The prayer of Jesus, that all His disciples be one, is set off in stark contrast from the scene in Acts. He did not want parties, sects, denominations to rend the fabric of His body. The one Spirit, the Holy Spirit, perfectly unites the Father and the Son. Jesus gives us the Spirit of unity, which He calls glory in this passage. The glory of the Trinity is the Spirit of unity. The glory of husband and wife is their spirit of unity, indissolubility, perfect union of heart and mind that issues in children. The glory of the Church is supposed to be unity. Anything that tears that glorious garment of unity is not of God. That’s why it is so encouraging to see the Holy Father and the Patriarch of the Eastern Church agreeing on a gathering at Nicaea, the place where the first great ecumenical council was held. Now it’s eleven years away, but the great East-West Schism is almost a thousand years old, so that’s a relatively short preparation time. Watch for an appeal from the Holy Father for additional prayer for reunion between East and West. The Church needs to breathe with both lungs.

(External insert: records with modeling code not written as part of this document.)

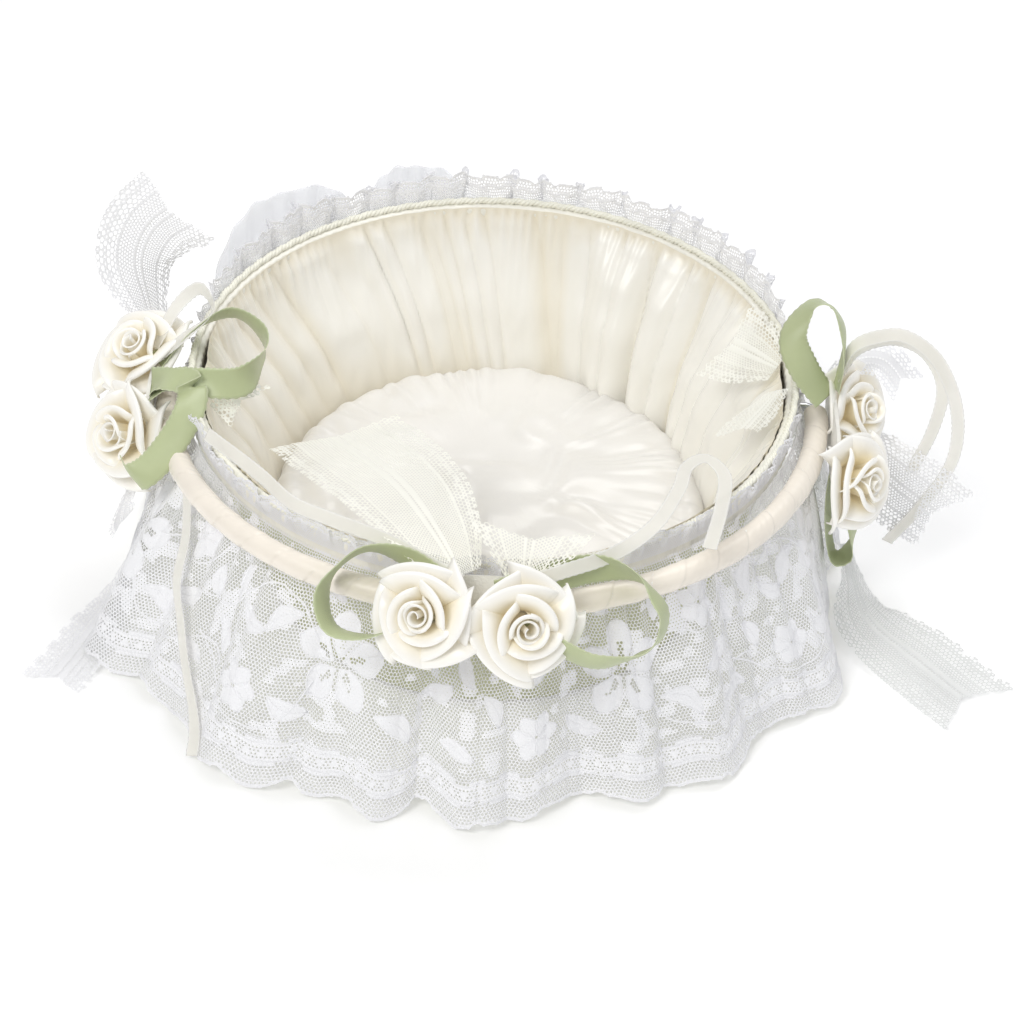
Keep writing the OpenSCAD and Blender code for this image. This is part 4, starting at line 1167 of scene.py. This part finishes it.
def build_trims():
    for side, lace_mat in (("left", LACE), ("right", LACE), ("front", CREAM_LACE)):
        length, green = ribbon_piece(side + "_green_bow", "handle", *GREEN_RIBBON)
        sheer = ribbon_piece(side + "_sheer_ribbon", "handle", *SHEER_RIBBON)[1]
        ob, length, width = lace_piece(side + "_lace_bow", lace_mat, "handle", 0.7, 5, 71)
    # The right tail on the floor takes the darker lace copy, which is painted shade.
    for name, ruffle, cut, mat in (("left_inner_lace", 0.8, 4, CREAM_LACE),
                                   ("right_inner_lace", 0.9, 4, CREAM_LACE),
                                   ("left_low_lace", 0.5, 6, LACE), ("right_low_lace", 0.5, 8, SHADED_LACE)):
        ob, length, width = lace_piece(name, mat, "basket", ruffle, cut, 81)
    # The left knot's long end hangs outside the skirt, so its line follows the skirt's own folds.
    t = np.array([0.1, 0.25, 0.4, 0.55, 0.7, 0.85, 0.93, 0.99])
    turn = np.radians(np.interp(t, [0, 0.1, 0.25, 0.5, 0.75, 0.95, 1],
                                   [-68, -62.75, -56.25, -51, -46, -41, -40]))
    out = ring_point(1.0, turn, 0.0)
    out[:, 2] = 0.3
    place = skirt_shape(turn, t) + out * (3.4 + 1.2 * np.sin(5 * t))[:, None]
    ROUTES["left_hanging_ribbon"] = [[(*p, cos(a), sin(a), 0) for p, a in zip(place, turn)]]
    ribbon_piece("left_hanging_ribbon", "basket", *SHEER_RIBBON)


def finish_nodes():
    """Materials for the CAD nodes that stay: boards, wires, eyelets, caps and backings."""
    for names, mat in ((("bottom_cover",), IVORY), (("base_board", "wall_board"), CARD),
                       (("rim_wire", "handle_wire"), WIRE), (("eyelet_left", "eyelet_right"), BRASS),
                       (("end_cap_left", "end_cap_right"), BRASS), (("handle_padding",), FOAM),
                       (("left_backing", "right_backing", "front_backing"), FELT)):
        for name in names:
            ob = bpy.data.objects[name]
            if not ob.material_slots:
                ob.data.materials.append(mat)
            for slot in ob.material_slots:
                slot.material = mat


build_tub()
build_pad()
build_ruffle()
build_skirt()
build_organza()
build_wrap()
for index, (name, at, aim, size, spin) in enumerate(ROSES):
    rose(name, at, aim, 100 + index, size, spin)
build_trims()
finish_nodes()
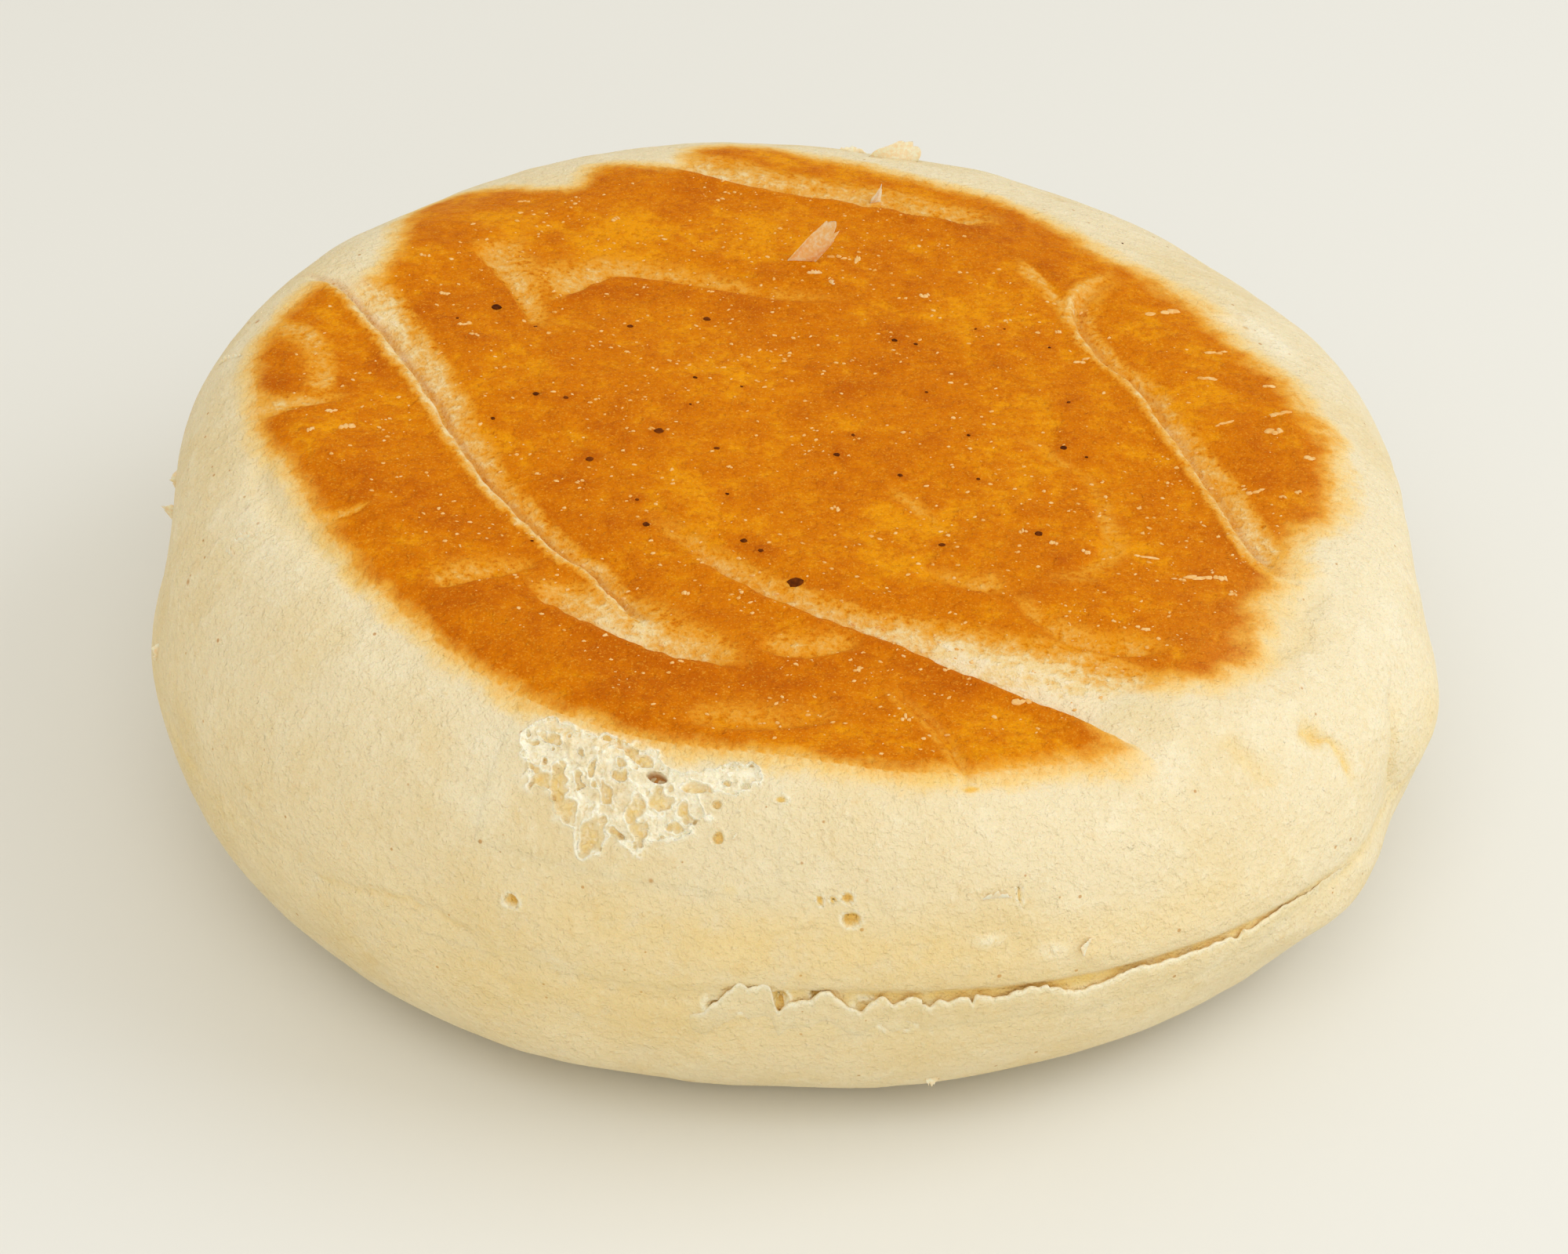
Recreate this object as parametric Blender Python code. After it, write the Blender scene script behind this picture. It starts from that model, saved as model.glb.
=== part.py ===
# English muffin, one solid of griddled dough
# Sizes are in millimetres and angles in degrees until make_mesh turns them into metres.
# The muffin rests on its flat underside at Z = 0, with +Z up and -Y towards the viewer.
# A place on the side is (direction, level): direction is the angle round the muffin from
# +X, and level is 0 at the widest ring, 90 at the rim of the top, -90 at the rim of the base.

import bpy
import numpy as np

# Whole muffin
WIDEST_RADIUS = 49.0
TOP_FACE_RADIUS = 32.6
BASE_FACE_RADIUS = 34.2
TOP_HEIGHT = 30.8
TOP_SLOPE_X = -0.09
TOP_SLOPE_Y = 0.04
RING_HEIGHT = 14.5
SIDE_FULLNESS = 2.2

# Shift that puts the origin under the middle of the muffin's box
MIDDLE_SHIFT = (0.55, -0.65, 0.0)

# Uneven outlines: number of lobes, size of the swing, direction of the first lobe
WIDEST_LOBES = ((1, 0.25, 115), (2, 0.5, 85), (3, 0.75, 73), (4, 0.95, 44))
TOP_LOBES = ((1, 5.6, 256), (2, 2.4, -44), (4, 2.3, 1))
BASE_LOBES = ((1, 0.4, 28), (2, 3.6, 75))
RING_LOBES = ((1, 1.0, 170),)

# Dough surface: cell size, height and seed of each layer of unevenness
DOUGH_LUMPS = ((17.0, 0.38, 11), (7.0, 0.16, 12), (3.0, 0.06, 13))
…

The popes in their encyclical remind us that the One faith which is a gift of God is not presented only as a journey, but as a building process: “the Letter to the Hebrews highlights an essential aspect of [the] faith [of the men and women of the OT]. That faith is not only presented as a journey, but also as a process of building, the preparing of a place in which human beings can dwell together with one another. The first builder was Noah who saved his family in the ark (Heb 11:7). Then comes Abraham, of whom it is said that by faith he dwelt in tents, as he looked forward to the city with firm foundations (cf. Heb 11:9-10). With faith comes a new reliability, a new firmness, which God alone can give. If the man of faith finds support in the God of fidelity, the God who is Amen (cf. Is 65:16), and thus becomes firm himself, we can now also say that firmness of faith marks the city which God is preparing for mankind. Faith reveals just how firm the bonds between people can be when God is present in their midst. Faith does not merely grant interior firmness, a steadfast conviction on the part of the believer; it also sheds light on every human relationship because it is born of love and reflects God’s own love. The God who is himself reliable gives us a city which is reliable.

“Precisely because it is linked to love (cf. Gal 5:6), the light of faith is concretely placed at the service of justice, law and peace. Faith is born of an encounter with God’s primordial love, wherein the meaning and goodness of our life become evident; our life is illumined to the extent that it enters into the space opened by that love, to the extent that it becomes, in other words, a path and praxis leading to the fullness of love. The light of faith is capable of enhancing the richness of human relations, their ability to endure, to be trustworthy, to enrich our life together. Faith does not draw us away from the world or prove irrelevant to the concrete concerns of the men and women of our time. Without a love which is trustworthy, nothing could truly keep men and women united. Human unity would be conceivable only on the basis of utility, on a calculus of conflicting interests or on fear, but not on the goodness of living together, not on the joy which the mere presence of others can give. Faith makes us appreciate the architecture of human relationships because it grasps their ultimate foundation and definitive destiny in God, in his love, and thus sheds light on the art of building; as such it becomes a service to the common good. Faith is truly a good for everyone; it is a common good. Its light does not simply brighten the interior of the Church, nor does it serve solely to build an eternal city in the hereafter; it helps us build our societies in such a way that they can journey towards a future of hope.”